Hi Matt, looking forward to your new build, I'm here most Saturdays and some Sundays working on my houseboat . Give me a call when you are ready. Warren


----------



## matt1970 (Mar 28, 2007)

THANKS WARREN!!! I was thinking either this SUnday--or the Saturday after…as in Saturday the 5th--but my wife has something going on…so my window would be smaller…I will call you…THANKS…

You should post some picts of your boat!!! Everyone who has been following this forum would love it…especially me!!!


----------



## zignman (Nov 23, 2009)

Thanks for the warm welcome guys, Warren aka Zignman


----------



## zignman (Nov 23, 2009)

Here is my latest piece.
http://gallery.bateau2.com/index.php?cat=16158


----------



## matt1970 (Mar 28, 2007)

wow…warren…those re great pictures…and the boat is coming along…I just saw this because I checked…my "notifications are not working (you can set your LJ account so that each time someone makes a comment you get an e-mail--so I am not getting that notice and just saw your comments…)

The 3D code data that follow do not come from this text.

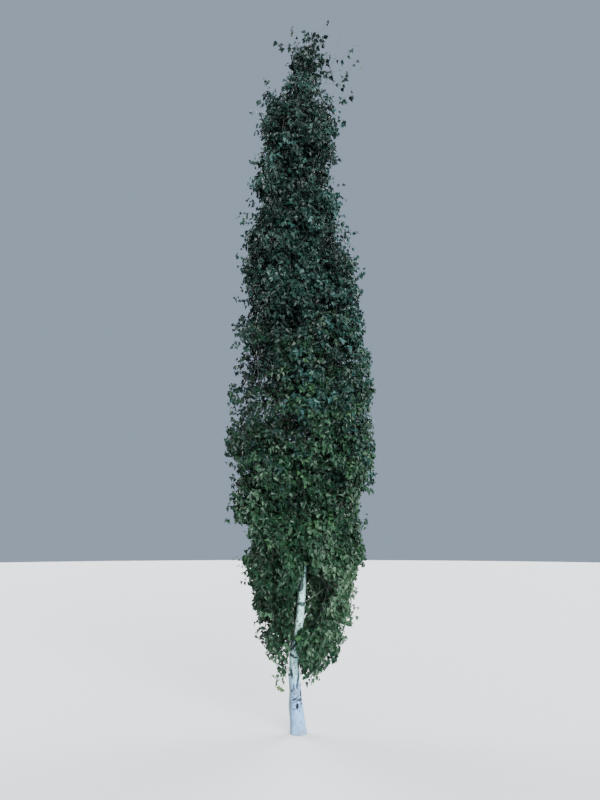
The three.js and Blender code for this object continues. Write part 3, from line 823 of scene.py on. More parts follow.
# How far the leaves of a spray stand out of the outline, by height: the least, and the usual more.
EDGE_SLACK = ((3.3, 0.0, 0.016), (3.9, -0.055, 0.045), (6.2, -0.06, 0.055), (6.7, -0.02, 0.05))
MOST_SLACK = 0.1
# Sprigs stand out of the crown here and there, longer than other shoots.
SPRIG_SHARE = 0.12
SPRIG_DEPTH = 0.1
SPRIG_LENGTH = (0.13, 0.21)
SPRIG_SLACK = 0.13
SPRIG_RISE = 0.25
SPRIG_RANDOM = 0.3
# No leaf stands further out than these limits across and along the view.
LIMIT_LOW = (-0.675, -0.662)
LIMIT_HIGH = (0.718, 0.665)
LOWEST_LEAF = 0.3
LEAF_DOWN = 0.75
LEAF_OUT = 0.2
LEAF_ASIDE = 0.35
LEAF_RANDOM = 0.55
ASIDE_TILT = 0.4
FACE_OUT = 0.3
FACE_UP = 0.35
FACE_RANDOM = 0.95
STALK_WIDTH = 0.0013
STALK_RANDOM = 0.4
# How leaves differ: their values are multiplied by random numbers between these.
STALK_LENGTHS = (0.7, 1.3)
LEAF_SIZES = (0.72, 1.22)
LEAF_CURLS = (0.2, 1.6)
LEAF_FOLDS = (0.4, 1.7)
LEAF_WIDTHS = (0.9, 1.1)
LEAF_CURL = 0.16
LEAF_ROUGHNESS = 0.55
LEAF_SHINE = 0.24
# Half of a leaf's outline, as (place along the leaf, half width) from the stalk to the tip, with a
# last point on its midrib.
LEAF_EDGE = ((0.0, 0.0), (0.19, 0.39), (0.56, 0.25), (1.0, 0.0), (0.42, 0.0))
LEAF_FACES = ((0, 1, 4), (1, 2, 4), (2, 3, 4))


class Leaves(NamedTuple):
    """Every leaf of a mass: where its stalk starts, its blade's base, directions, size, tint."""

    stalk: np.ndarray
    base: np.ndarray
    along: np.ndarray
    face: np.ndarray
    length: np.ndarray
    tint: np.ndarray


def in_limits(points):
    """True for points that don't stand too far out."""
    return ((points[..., :2] > LIMIT_LOW) & (points[..., :2] < LIMIT_HIGH)).all(axis=-1)


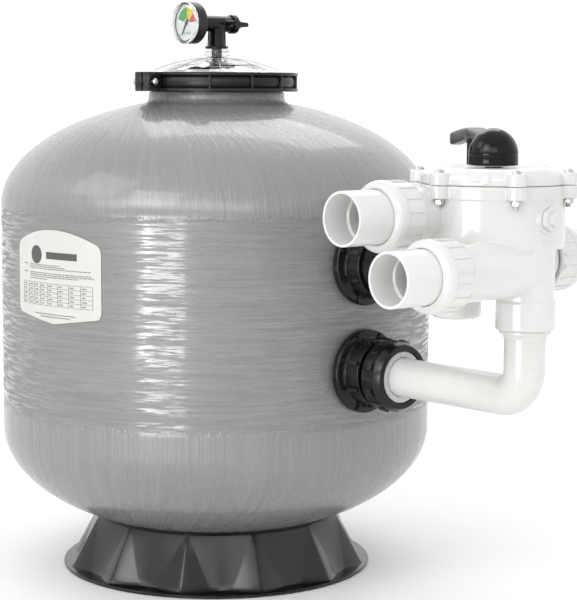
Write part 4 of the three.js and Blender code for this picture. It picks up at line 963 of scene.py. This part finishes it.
def elbow():
    lo, hi = node_box("elbow_pipe")
    z = middle("lower_lock_nut").z
    radius, bore, bend = 21.7, 18.5, 30.0
    x0, top = lo.x, hi.z

    def run(reach):
        """Middle line of the pipe, carried on past both ends by reach."""
        pts = [(x0 - reach, 0, z), (x0 + 40, 0, z), (OUTER_X - bend - 25, 0, z)]
        for k in range(25):
            a = (PI / 2) * k / 24
            pts.append((OUTER_X - bend + bend * sin(a), 0, z + bend - bend * cos(a)))
        return pts + [(OUTER_X, 0, top - 20), (OUTER_X, 0, top + reach)]

    body = carve(sweep(run(0), radius, 72), [sweep(run(4), bore, 48)])
    rim = turned_ring([(21.2, top - 4), (26.4, top - 4), (27, top - 3.2), (27, top), (21.2, top)], 0.5, 3, 96)
    cone = turned_ring([(21.4, top - 9), (22.2, top - 8.6), (24.2, top - 4), (21.4, top - 3.9)], 0.3, 2, 96)
    pipe = joined([body, moved(rim, shift(OUTER_X)), moved(cone, shift(OUTER_X))])
    piece("pipe_elbow", pipe, PIPE, "tank", ["elbow_pipe"], angle=35)
    ring_lo, ring_hi = node_box("lower_union_ring")
    length = ring_hi.x - ring_lo.x
    outline = [(22.3, 0), (30.4, 0), (30.4, 5), (28.8, 5.4), (28.8, length - 0.3), (26.6, length)]
    outline.append((22.3, length))
    ring = moved(turned_ring(outline, 0.5, 3, 96), along_x(ring_lo.x, z))
    piece("clear_collar", ring, FROST, "tank", ["lower_union_ring"])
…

thanks…and cant wait until you post some of your builds as LJ projects…


----------



## zignman (Nov 23, 2009)

Thanks Matt, ! have lots more to download but busy right now. I like your slogan and have been living my life along those lines. However you might have used one word too many? Fun is beautiful…just trying to have some…(he he ) Zignman


----------



## matt1970 (Mar 28, 2007)

true…I could leave it to the imagination…I cant remember what the original quote was but I got it from another LJ's idea/signature with my twist on it…

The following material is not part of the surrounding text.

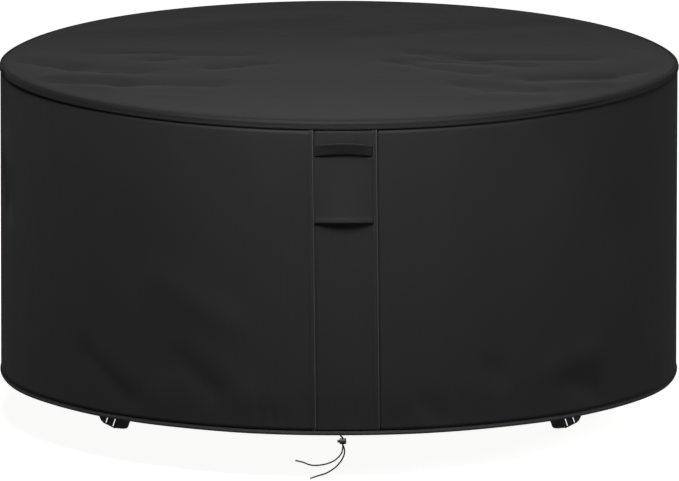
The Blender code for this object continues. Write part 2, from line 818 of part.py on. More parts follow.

we were thinking about calling you to come down on Saturday…then my wife found out about something we cant miss at 1pm (I asked her if she would come and she wants to)...so let me know if you will be around on Sunday…but NO WORRIES…we will get there sometime in next few weeks if you are going to be around…

Matt


----------



## zignman (Nov 23, 2009)

Hey Matt, just asked Theresa and we don't have anything but a big hike around Spring lake in Santa Rosa for Sunday morning. I should be at the shop by 11am. Warren.


----------



## zignman (Nov 23, 2009)

Matt try this to see my weekender in Mexico <keithpercell> scroll down and you will see my ugly mug. Click on pic and see our trip to the Sea of Cortez. ps looks like we are going to watch the 49ers Sunday. So check with me on other times. Warren.


----------



## matt1970 (Mar 28, 2007)

Warren--ok…no problem…enjoy the game! I will probably watching too!

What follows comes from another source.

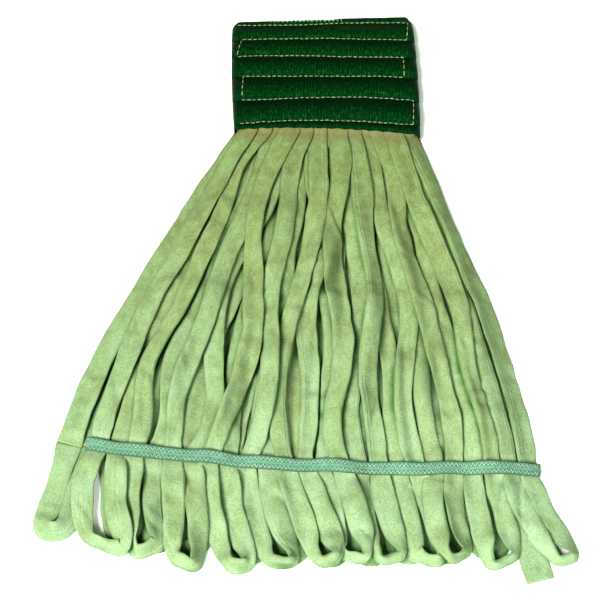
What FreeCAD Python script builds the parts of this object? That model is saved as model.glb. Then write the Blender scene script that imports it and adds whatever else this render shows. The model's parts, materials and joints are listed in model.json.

Is there a "link" above??? It does not light up like a link or go anywhere…can you re-add it…? I would love to see the boat!!!


----------



## matt1970 (Mar 28, 2007)

I just guessed and put in www.keithpercell.com and found it…here are some great pictures of warren and THE BOAT…

http://keithpercell.com/mexico/index.html


----------



## zignman (Nov 23, 2009)

Matt, you should go to a mag that I subscribe to called Small Craft Adviser. You can see it online and an article this month called the Columbia 150 has about 6 or 7 small craft sailing down the Columbia River in June. To show you what a stout boat this is, all the boats except the Weekender had to reef and some had to drop all sails and motor, but the Weekender added their jib and had all sailes up and was cruising. I can attest to that as my son and I did just that sailing to Stockton several mpnths ago. Zignman


----------



## matt1970 (Mar 28, 2007)

Thanks Warren…

Peter Stevenson just told me that SCA magazine has a great article about the Weekender in it…I tried to see it online but the words on the cover were too small (LOL--39 has been hard on me eyes)....so I was worried about ordering it online since I wasnt sure if it was this issue or last issue…when I was online it looked like there was an article on the Vacationer in the last issue--can you confirm??? I will order both…just give me the months…


----------



## matt1970 (Mar 28, 2007)

Can you confirm the MONTHS of the issues that have the weekender story--I can order each Sept/Oct (vacationer article) and the newest magazine (nov/Dec) but I cant see any stories on the weekender or the story names "Columbia 150" with what they show online…

Here is the link to the magazine SMALL CRAFT ADVISOR here.

If you go there and then click on the current issue is here that it is too hard for me to read the cover--I wanted to confirm the table of contents before I ordered it…

I can order the back issues but not the current issue…unless I subscribe to the whole thing…so is the magazine really good?


> worth $29.95


?

The sept/oct issues looks like there is an article on the Stevenson Vacationer..I would love to read it too…


----------



## zignman (Nov 23, 2009)

It looks as though they have changed the format and now you need to buy a subscription. I think it's the best mag. on the market for small boats and well worth the money for the education you are going to need. I looked at the mags you need this morn. and they are #59 and #61. Have fun reading, Warren. ps I have back issues to read but, bring your pink slip and first born. (he he) Zignman


----------



## matt1970 (Mar 28, 2007)

thanks warren…

You cant have my children…or my car…so I ordered #59 and a 1 year subsciption (assuming that it will start with #61…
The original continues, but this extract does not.